– Же-же-же, блядь, – процедил Черненко. – Вы филолог, что ли? Лингвист?
– Нет. Все. Я не дам вам…
– Игорь!
Синявский подскочил, неловко, но болезненно выкрутил руку и прижал Выдрина головой к полу. Дышать стало тяжело. Налитыми кровью глазами Выдрин смотрел снизу, как Шмурнов схватил Диего за шкирку и засунул в сумку-переноску. Кот заорал и оскалил клыки.
– Перестаньте, – простонал Выдрин. – Он же боится…
– Это хорошо, – ответил откуда-то сбоку Черненко. – Но неправильно. Закон надо уважать, а не бояться.
Выдрин в последний момент сдержался и не назвал их козлами. Синявский отпустил руку. Она, потеряв чувствительность, болталась как плеть.
– Будем считать, что это недоразумение, – сказал Черненко. – Мы ведь тоже умеем быть гуманистами, Александр Иванович.
Потом они ушли.
Выдрин сидел на полу, баюкая руку и глядя в угол комнаты. Там стоял пустой кошачий лоток.
«А нагадил под кровать, подлец», – промелькнула мысль.
От этой мысли стало больно. Будто проглотил кусок стекла и тот медленно опустился в желудок, обдирая горло и пищевод. Выдрин перевел взгляд на окно. Подоконник был пуст. Диего любил сидеть там вечерами, когда солнце шло к закату и освещало комнату. Грелся. А еще на этом подоконнике Выдрин как-то раз занимался сексом с женой. И она чуть не выдавила спиной стекло. Оно треснуло. Пришлось вставлять новое. Это делал пожилой тощий дядька, от которого воняло уксусом. Или кошачьей мочой.
Из прострации Выдрина вывел звонок смартфона.
– Александр Иванович! Климов повесился! – раздался юношеский голос.
– Какой Климов? Кто это говорит?
– Миша Капустин, ваш ученик. Вы что, не узнали?
– А Климов – кто?
– Так это же тоже ваш ученик! Юра Климов! Мы вместе учимся у вас! Вы забыли?
Выдрин вспомнил. Действительно, оба – его ученики. И что делать?

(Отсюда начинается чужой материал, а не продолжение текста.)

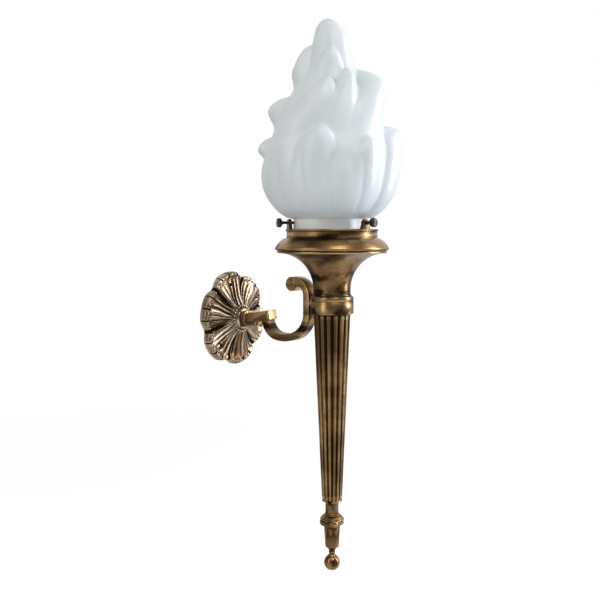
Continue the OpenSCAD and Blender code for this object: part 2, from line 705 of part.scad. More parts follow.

– Так, – сказал он. – И что делать?
– Кому? – спросил Миша Капустин.
– Мне.
– Не знаю. Я просто позвонил сообщить…
– Спасибо, – сказал Выдрин.
– Пожалуйста.
Некоторое время они молчали.
– До свидания, – произнес наконец Миша. – До понедельника.
– До свидания, – ответил Выдрин. – До понедельника.
Когда боль в руке утихла, он встал и вышел на кухню. Лапша распухла, размякла и выглядела так, будто ее уже переварили. Из колонки пел Дэвид Боуи. Выдрин вывалил лапшу в унитаз, а контейнер выбросил в мусорное ведро. Потом достал смартфон и позвонил Лене, своей любовнице.